• Instructions for the task:
Repeat exactly the lines of the entries below from the one with "box = Part.makeCompound([solid" through the one with "obj.matrix_world = world", both ends included, and nothing else.

• Task inputs:
┄┄┄┄┄┄┄┄┄┄

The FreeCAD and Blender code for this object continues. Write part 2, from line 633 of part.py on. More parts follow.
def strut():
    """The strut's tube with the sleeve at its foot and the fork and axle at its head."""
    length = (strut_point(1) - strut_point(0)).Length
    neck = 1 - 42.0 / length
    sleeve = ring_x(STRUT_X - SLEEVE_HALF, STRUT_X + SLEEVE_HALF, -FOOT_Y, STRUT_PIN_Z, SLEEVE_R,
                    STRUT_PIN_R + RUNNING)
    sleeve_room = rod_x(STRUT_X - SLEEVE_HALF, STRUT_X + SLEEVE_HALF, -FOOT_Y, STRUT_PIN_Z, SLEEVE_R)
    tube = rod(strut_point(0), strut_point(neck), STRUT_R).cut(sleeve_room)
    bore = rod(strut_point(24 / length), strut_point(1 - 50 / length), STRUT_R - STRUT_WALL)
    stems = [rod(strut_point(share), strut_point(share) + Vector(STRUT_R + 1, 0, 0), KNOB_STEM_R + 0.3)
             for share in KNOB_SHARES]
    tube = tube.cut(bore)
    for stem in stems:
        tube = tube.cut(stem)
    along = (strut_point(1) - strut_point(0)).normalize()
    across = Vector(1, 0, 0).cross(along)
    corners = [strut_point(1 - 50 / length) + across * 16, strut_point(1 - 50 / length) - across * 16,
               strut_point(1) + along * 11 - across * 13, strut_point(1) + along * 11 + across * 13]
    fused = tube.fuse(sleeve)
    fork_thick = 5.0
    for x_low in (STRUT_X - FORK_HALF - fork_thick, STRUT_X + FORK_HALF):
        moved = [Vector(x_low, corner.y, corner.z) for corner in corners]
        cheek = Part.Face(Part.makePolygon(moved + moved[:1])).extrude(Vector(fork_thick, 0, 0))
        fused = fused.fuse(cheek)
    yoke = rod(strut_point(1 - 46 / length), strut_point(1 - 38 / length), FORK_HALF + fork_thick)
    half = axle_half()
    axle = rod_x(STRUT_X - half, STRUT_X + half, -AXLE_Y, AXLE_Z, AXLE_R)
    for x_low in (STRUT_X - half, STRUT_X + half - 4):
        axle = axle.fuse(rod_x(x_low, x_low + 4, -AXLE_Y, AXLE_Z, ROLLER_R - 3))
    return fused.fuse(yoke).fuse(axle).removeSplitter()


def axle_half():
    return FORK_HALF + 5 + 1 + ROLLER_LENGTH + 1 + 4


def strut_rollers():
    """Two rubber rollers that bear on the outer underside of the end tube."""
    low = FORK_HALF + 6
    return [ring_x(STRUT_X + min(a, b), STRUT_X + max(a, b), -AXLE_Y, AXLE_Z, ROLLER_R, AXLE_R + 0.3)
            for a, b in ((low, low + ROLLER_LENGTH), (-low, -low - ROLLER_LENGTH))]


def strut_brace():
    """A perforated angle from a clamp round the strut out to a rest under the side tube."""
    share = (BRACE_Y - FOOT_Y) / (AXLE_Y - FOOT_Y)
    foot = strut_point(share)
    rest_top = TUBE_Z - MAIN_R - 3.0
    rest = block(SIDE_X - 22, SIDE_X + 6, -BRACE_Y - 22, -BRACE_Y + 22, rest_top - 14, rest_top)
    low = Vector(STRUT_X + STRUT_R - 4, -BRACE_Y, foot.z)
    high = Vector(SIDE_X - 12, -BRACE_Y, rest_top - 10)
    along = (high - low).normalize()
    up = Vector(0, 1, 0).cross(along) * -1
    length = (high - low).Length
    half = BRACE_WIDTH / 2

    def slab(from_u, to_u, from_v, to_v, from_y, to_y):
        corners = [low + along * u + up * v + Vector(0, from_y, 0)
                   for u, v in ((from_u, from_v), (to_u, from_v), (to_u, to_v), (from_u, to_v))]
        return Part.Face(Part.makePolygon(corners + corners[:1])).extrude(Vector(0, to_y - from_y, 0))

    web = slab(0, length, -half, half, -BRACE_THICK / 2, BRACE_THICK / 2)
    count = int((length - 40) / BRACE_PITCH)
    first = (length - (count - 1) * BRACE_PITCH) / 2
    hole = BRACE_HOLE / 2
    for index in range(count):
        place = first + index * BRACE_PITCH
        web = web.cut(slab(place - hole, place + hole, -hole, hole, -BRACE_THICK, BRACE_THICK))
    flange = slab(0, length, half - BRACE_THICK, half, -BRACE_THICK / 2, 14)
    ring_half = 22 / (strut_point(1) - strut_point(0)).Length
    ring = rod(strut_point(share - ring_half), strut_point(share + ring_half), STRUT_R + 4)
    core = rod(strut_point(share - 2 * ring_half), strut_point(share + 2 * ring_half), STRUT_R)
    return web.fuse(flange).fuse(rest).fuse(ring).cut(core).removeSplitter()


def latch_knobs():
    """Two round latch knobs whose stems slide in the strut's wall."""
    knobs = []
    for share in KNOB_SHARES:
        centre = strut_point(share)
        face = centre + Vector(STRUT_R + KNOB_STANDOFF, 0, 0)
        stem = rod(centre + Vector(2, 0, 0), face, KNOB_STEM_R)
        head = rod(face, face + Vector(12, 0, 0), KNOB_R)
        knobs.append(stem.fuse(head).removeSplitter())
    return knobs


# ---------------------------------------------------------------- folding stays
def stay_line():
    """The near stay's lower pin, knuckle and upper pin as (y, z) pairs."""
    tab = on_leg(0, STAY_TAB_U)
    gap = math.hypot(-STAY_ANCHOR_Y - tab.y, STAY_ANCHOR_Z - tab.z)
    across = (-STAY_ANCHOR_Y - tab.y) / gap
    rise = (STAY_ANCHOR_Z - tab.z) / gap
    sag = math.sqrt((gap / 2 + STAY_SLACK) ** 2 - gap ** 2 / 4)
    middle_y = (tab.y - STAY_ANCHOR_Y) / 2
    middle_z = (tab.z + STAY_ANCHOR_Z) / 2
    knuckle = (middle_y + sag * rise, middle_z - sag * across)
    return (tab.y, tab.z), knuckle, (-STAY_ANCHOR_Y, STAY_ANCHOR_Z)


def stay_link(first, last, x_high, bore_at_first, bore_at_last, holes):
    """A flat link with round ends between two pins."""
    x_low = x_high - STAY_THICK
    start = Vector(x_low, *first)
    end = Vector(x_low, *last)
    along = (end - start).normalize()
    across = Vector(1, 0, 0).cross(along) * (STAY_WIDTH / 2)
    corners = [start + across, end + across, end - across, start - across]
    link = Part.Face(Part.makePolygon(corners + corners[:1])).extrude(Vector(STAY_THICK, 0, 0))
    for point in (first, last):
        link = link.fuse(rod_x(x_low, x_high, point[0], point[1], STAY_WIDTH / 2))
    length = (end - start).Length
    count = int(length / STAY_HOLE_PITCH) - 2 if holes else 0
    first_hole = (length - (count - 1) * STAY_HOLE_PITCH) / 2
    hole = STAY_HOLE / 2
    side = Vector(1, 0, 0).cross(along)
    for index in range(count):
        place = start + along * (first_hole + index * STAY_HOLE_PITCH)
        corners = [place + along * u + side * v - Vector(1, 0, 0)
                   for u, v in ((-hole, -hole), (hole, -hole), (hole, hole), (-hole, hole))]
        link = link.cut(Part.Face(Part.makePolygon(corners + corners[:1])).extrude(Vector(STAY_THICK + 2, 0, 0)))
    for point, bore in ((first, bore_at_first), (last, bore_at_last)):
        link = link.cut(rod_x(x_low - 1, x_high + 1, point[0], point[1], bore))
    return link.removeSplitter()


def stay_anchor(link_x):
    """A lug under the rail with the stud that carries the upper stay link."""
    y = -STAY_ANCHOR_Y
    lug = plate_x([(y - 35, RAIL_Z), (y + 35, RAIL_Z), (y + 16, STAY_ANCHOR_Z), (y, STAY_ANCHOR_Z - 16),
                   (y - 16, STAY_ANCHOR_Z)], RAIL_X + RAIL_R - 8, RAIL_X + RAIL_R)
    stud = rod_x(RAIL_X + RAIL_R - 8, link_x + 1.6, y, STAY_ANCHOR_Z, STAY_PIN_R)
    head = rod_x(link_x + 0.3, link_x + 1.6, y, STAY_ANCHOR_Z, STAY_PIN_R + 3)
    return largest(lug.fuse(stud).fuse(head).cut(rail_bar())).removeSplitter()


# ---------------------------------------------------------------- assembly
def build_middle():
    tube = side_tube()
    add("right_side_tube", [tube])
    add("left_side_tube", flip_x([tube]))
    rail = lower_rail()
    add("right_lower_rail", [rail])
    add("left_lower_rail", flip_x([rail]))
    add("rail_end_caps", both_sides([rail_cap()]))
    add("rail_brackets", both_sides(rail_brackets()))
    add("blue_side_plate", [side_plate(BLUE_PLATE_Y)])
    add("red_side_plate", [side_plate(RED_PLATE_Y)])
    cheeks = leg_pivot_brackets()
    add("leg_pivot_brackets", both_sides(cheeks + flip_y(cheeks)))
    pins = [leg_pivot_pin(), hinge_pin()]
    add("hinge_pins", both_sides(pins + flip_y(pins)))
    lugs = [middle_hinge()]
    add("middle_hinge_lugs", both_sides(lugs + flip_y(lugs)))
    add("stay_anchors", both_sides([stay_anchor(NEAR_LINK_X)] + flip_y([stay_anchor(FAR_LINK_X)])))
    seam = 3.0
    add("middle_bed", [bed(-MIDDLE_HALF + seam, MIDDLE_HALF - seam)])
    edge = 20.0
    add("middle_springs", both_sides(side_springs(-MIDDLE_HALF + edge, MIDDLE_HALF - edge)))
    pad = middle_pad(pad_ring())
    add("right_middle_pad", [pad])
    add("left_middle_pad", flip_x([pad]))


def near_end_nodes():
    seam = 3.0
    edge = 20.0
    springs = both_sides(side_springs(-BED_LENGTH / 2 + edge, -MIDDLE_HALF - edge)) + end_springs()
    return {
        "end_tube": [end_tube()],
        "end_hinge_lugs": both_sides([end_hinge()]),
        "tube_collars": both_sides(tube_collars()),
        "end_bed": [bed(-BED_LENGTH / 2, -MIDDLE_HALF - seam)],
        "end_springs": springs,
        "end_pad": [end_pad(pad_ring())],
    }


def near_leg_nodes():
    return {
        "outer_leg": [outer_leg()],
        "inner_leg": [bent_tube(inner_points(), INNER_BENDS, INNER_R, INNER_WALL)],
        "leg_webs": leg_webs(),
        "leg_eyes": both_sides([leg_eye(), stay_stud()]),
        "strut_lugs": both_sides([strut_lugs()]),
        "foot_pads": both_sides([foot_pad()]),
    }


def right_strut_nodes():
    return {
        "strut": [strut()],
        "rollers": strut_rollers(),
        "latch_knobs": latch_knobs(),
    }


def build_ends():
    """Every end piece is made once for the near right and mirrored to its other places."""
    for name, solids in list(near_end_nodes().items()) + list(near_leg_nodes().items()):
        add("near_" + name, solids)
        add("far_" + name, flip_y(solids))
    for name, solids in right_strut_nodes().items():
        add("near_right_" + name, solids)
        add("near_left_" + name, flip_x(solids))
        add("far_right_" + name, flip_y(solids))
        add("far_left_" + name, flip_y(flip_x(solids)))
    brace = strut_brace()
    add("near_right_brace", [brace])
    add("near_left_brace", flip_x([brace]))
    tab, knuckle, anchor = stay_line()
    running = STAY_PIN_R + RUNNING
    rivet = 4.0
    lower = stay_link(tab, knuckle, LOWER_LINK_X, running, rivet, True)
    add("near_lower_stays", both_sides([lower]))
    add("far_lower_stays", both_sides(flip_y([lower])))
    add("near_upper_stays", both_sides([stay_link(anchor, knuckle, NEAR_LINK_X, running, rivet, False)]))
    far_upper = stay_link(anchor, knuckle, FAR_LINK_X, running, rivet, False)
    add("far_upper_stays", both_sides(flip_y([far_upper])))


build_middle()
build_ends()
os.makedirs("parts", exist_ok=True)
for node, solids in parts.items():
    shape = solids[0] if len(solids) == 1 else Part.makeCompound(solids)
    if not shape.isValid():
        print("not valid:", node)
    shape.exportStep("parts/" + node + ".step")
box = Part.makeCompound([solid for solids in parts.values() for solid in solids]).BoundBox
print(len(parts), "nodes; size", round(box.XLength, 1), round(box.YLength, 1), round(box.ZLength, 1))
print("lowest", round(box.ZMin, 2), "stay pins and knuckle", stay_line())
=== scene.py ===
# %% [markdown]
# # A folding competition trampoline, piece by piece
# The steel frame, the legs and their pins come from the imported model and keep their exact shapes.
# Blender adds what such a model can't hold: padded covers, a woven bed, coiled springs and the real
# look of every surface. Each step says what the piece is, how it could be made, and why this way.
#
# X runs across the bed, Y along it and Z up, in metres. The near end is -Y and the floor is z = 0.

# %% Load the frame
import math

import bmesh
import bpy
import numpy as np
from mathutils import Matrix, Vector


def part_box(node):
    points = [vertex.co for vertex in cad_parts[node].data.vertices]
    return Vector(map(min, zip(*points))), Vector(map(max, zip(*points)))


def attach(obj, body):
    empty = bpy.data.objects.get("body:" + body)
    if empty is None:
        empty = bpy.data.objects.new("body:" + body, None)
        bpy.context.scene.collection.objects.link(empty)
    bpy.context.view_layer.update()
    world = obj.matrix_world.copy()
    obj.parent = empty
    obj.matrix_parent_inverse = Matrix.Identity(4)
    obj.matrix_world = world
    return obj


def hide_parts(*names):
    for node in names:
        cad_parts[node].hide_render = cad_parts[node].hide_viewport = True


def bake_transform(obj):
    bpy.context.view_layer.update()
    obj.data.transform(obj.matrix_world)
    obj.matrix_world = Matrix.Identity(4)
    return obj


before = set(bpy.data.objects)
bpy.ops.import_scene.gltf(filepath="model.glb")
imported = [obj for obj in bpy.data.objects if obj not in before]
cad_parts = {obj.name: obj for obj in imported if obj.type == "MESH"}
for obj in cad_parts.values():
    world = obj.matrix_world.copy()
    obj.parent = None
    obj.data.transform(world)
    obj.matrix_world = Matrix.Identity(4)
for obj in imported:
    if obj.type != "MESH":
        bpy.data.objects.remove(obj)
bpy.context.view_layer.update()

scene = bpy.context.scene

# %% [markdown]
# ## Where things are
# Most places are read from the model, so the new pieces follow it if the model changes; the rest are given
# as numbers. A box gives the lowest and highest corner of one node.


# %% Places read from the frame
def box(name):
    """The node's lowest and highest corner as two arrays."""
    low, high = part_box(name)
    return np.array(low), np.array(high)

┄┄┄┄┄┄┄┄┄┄

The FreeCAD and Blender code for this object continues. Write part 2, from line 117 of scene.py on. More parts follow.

┄┄┄┄┄┄┄┄┄┄

• Exercise solution:
box = Part.makeCompound([solid for solids in parts.values() for solid in solids]).BoundBox
print(len(parts), "nodes; size", round(box.XLength, 1), round(box.YLength, 1), round(box.ZLength, 1))
print("lowest", round(box.ZMin, 2), "stay pins and knuckle", stay_line())
=== scene.py ===
# %% [markdown]
# # A folding competition trampoline, piece by piece
# The steel frame, the legs and their pins come from the imported model and keep their exact shapes.
# Blender adds what such a model can't hold: padded covers, a woven bed, coiled springs and the real
# look of every surface. Each step says what the piece is, how it could be made, and why this way.
#
# X runs across the bed, Y along it and Z up, in metres. The near end is -Y and the floor is z = 0.

# %% Load the frame
import math

import bmesh
import bpy
import numpy as np
from mathutils import Matrix, Vector


def part_box(node):
    points = [vertex.co for vertex in cad_parts[node].data.vertices]
    return Vector(map(min, zip(*points))), Vector(map(max, zip(*points)))


def attach(obj, body):
    empty = bpy.data.objects.get("body:" + body)
    if empty is None:
        empty = bpy.data.objects.new("body:" + body, None)
        bpy.context.scene.collection.objects.link(empty)
    bpy.context.view_layer.update()
    world = obj.matrix_world.copy()
    obj.parent = empty
    obj.matrix_parent_inverse = Matrix.Identity(4)
    obj.matrix_world = world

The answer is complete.